I am facing a weird issue, and am struggling to find the cause. I have a go program that iterates over a number of EC2 instances, and fetches CPU utilization metrics for them, then iterates to average and prints out a report. There are several loops and several call outs to external endpoints (Prometheus, Influx, Cloudwatch, AWS APIs, etc.).
The issue I am facing is that, when I debug the application in Visual Studio Code, randomly sometimes, it causes my entire computer to freeze up. Randomly = I have not been able to associate any particular change or trigger point that seems to cause the issue or remove the issue. Freezes = completely freezes the machine (no mouse operations, no keyboard, cannot do anything other than force-power-cycle).
I believe it is originating from my golang code, due to a few reasons: 1. The freeze has occured about 7 times now, and only occurs when I run the code. 2. The freeze consistently reproduced when I tried running the code through the debugger (after each restart)
However, contrarily, stepping through the code that resulted in a freeze, does not reproduce the freeze at all.
Finally, I ran the code outside of the Visual Studio environment (post build, as an exe). After several runs without any incident, I ran into a modified form of freeze. In this case, my computer did not completely freeze. The Mouse pointer was still responsive, but everything else froze up (no keyboard, no ctrl-alt-del), and I still had to force-power-cycle.
I had logs in my code, and I found a pattern repeating when the freeze happens. My log pattern is a repeating pattern of 4 lines like this (where the value of i represents the iteration count):
2017/05/09 17:31:28 Computing avg & normalized util for i=506, s=0, i-s=506, i-beg=506, len(avgs)=4049, len(ut.Values)=3278, pre time-point avg: 0.000000, pre overall avg: 0.111194, metricValue: 0.084000
2017/05/09 17:31:28
Running avg for time-point raw avg:0.084000, normalized avg:5.376000
Overall running avg=> raw:0.111140, normalized:7.112963 2017/05/09
Now, in this instance when the freeze occurred, the last entry to the log consisted of this unfinished snippet followed by a long stream of NUL characters, like this (# of NULs truncated):
17:31:28 Computing avg & normalized util for i=507, s=0, i-s=507, i-beg=507, len(avgs)=4049, len(ut.Values)=3278, pre time-point avg: 0.000000, pre overall avg: 0.111140, metricValue: 0.104000
2017/05/09 17:31:28
Running avg for time-point raw avg:0.104000, normalized avg:6.656000 Overall running avg=> raw:0.111126, normalNULNULNULNULNUL
In this particular case, it occurred on the 507th iteration. In a previous run, when the freeze occurred, the NULs were printed at a different iteration. And, the code has successfully processed iterations upto 5000 previously.

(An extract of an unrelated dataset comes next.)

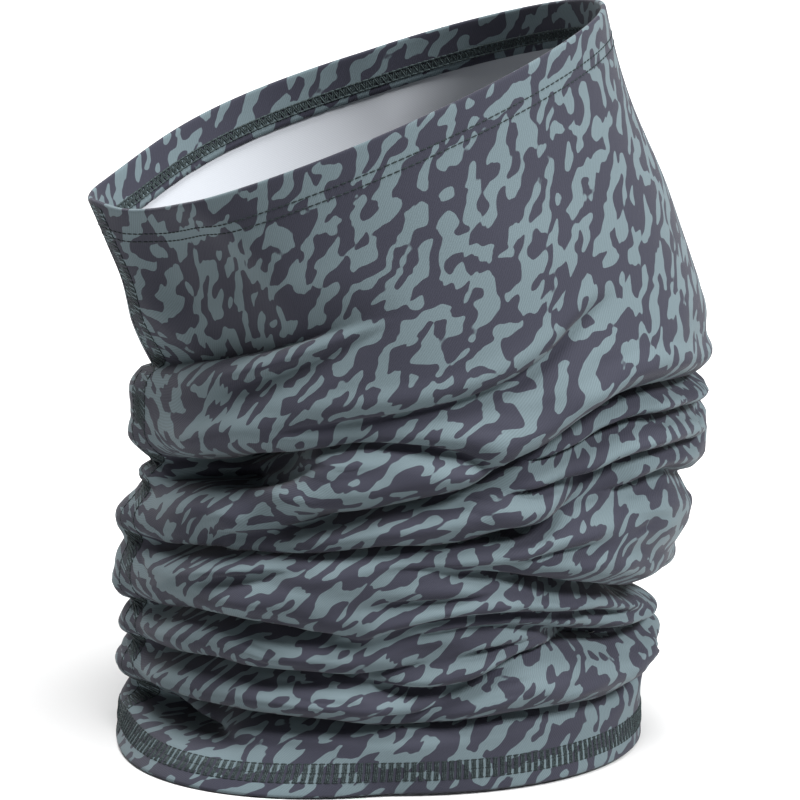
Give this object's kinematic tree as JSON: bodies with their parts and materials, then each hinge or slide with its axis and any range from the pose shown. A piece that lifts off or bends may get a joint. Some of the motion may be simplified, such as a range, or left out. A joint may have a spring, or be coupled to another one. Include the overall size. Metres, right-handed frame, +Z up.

Because the freeze, freezes me out, I am unable to conclusively debug the code. I am running this with go 1.7.4 on Windows 7 Pro 64-bit, and my laptop is a fairly powerful machine with 16GB RAM and Intel i7. I have not had many programs open when the freezes repeated (like today when I had to power-cycle my machine 3 times), so resource usage during subsequent freezes would have been minimal.
Any help or pointers in how I can debug this issue, would be greatly appreciated.
--Edit 05/10/2017--
I had a few more freezes since posting this question. A few new observations:
1. Running as a binary (as against debugging using Visual Studio Code) does produce complete freezes too.
2. Sometimes the freeze is instantaneous (everything seems to be moving along fine, and then suddenly everything freezes), while at other times the freeze develops slowly (first the cursor in the command window freezes, then the tooltips freeze, then the windows cannot be switched, the mouse freezes, and finally the taskmanager freezes).
3. I am now able to reproduce the freeze (running certain workloads always causes the freeze, although at different points in time/code). All of the workloads that produce a freeze have more iterations than the others. My logic processes a collection of containers, where each container itself is a collection of instances, and where each instance has a collection of metrics, and these workloads all had more number of top-level collections.
The above observations make it very likely to be a resource related issue. I was able to get a few pictures of the task manager after the machine had frozen. And, the task manager and resource manager do not indicate any untoward resource utilization.